>> START
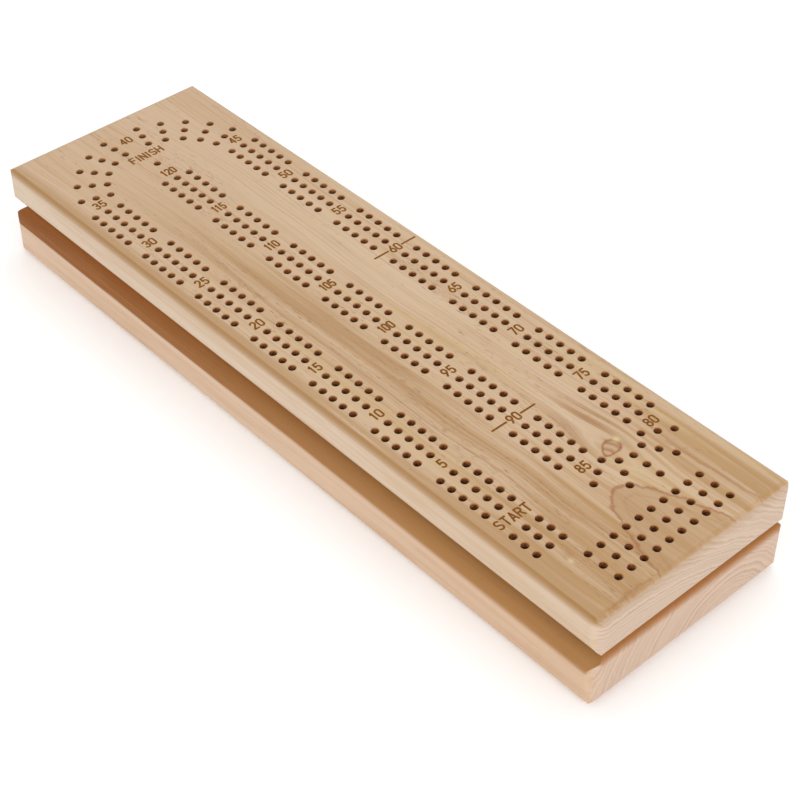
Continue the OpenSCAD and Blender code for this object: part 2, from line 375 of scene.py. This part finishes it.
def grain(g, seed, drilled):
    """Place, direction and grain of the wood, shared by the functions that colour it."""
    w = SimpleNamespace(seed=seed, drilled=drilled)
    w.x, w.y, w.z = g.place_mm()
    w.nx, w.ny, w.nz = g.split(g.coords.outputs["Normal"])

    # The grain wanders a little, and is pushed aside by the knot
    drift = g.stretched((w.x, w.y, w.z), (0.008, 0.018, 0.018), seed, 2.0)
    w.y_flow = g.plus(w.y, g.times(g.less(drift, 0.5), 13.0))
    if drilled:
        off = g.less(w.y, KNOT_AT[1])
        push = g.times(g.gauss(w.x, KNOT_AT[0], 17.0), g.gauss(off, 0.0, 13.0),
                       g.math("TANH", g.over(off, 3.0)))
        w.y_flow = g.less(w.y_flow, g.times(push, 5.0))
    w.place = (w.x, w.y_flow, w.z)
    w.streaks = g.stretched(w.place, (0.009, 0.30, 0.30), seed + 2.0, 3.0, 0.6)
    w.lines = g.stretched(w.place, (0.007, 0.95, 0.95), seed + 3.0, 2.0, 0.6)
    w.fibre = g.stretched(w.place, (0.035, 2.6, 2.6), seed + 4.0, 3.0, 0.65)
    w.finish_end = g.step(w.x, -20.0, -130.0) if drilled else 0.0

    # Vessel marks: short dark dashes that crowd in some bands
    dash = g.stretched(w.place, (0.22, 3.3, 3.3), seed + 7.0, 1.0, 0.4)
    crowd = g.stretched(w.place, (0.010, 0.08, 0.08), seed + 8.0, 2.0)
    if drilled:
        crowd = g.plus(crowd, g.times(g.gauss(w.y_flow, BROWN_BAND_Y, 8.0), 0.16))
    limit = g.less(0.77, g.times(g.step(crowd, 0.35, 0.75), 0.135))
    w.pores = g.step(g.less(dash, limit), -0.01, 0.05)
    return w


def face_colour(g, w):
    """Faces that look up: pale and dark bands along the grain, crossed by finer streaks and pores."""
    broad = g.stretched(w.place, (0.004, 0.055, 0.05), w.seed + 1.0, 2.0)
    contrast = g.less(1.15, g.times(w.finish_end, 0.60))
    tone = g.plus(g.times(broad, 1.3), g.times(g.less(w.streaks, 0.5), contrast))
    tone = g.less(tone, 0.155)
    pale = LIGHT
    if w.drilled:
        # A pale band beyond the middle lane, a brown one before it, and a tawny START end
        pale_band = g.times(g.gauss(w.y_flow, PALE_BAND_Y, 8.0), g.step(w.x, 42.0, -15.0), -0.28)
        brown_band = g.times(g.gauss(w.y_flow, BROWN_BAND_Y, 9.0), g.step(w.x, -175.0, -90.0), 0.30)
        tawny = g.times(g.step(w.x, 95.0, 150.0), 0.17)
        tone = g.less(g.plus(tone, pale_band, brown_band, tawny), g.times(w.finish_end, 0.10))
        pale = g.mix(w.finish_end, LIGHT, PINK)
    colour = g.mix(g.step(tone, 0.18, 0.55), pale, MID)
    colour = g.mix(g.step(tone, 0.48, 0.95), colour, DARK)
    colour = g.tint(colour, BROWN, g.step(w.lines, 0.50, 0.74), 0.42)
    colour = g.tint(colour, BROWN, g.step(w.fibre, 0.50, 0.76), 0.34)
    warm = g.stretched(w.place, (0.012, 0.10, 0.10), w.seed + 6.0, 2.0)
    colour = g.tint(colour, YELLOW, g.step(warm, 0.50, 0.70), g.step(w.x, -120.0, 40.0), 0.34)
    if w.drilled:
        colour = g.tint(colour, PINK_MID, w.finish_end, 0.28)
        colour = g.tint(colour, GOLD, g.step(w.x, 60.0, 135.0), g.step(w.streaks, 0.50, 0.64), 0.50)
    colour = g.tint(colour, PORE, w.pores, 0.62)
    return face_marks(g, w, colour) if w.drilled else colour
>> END
**Given exercise**
Begin with the first line of the listing and copy exactly through the line that contains "w.nx, w.ny, w.nz", please, keeping both ends and leaving out everything after.

**Result for this exercise**
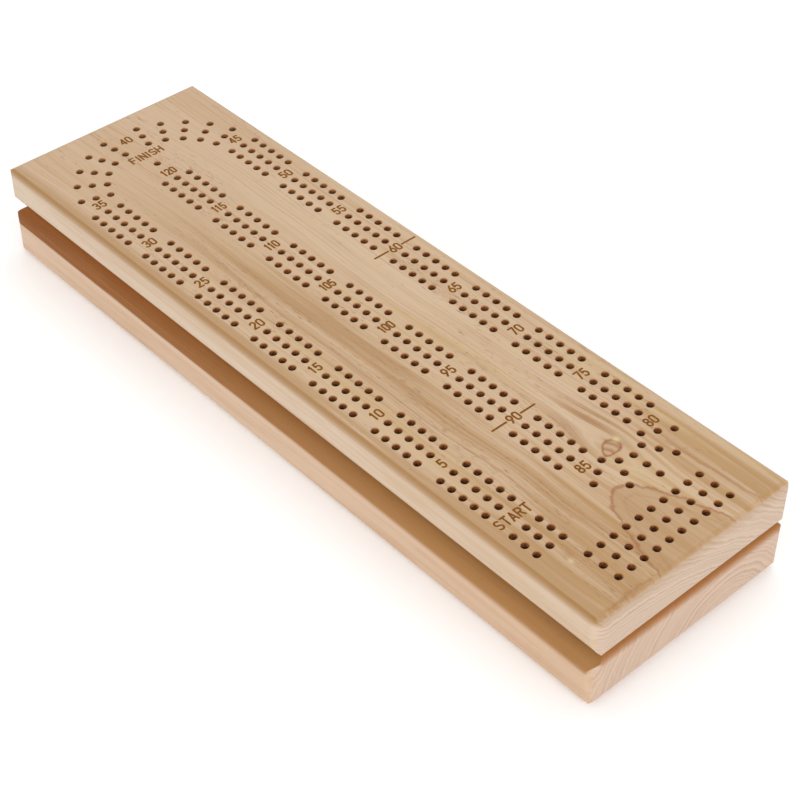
Continue the OpenSCAD and Blender code for this object: part 2, from line 375 of scene.py. This part finishes it.
def grain(g, seed, drilled):
    """Place, direction and grain of the wood, shared by the functions that colour it."""
    w = SimpleNamespace(seed=seed, drilled=drilled)
    w.x, w.y, w.z = g.place_mm()
    w.nx, w.ny, w.nz = g.split(g.coords.outputs["Normal"])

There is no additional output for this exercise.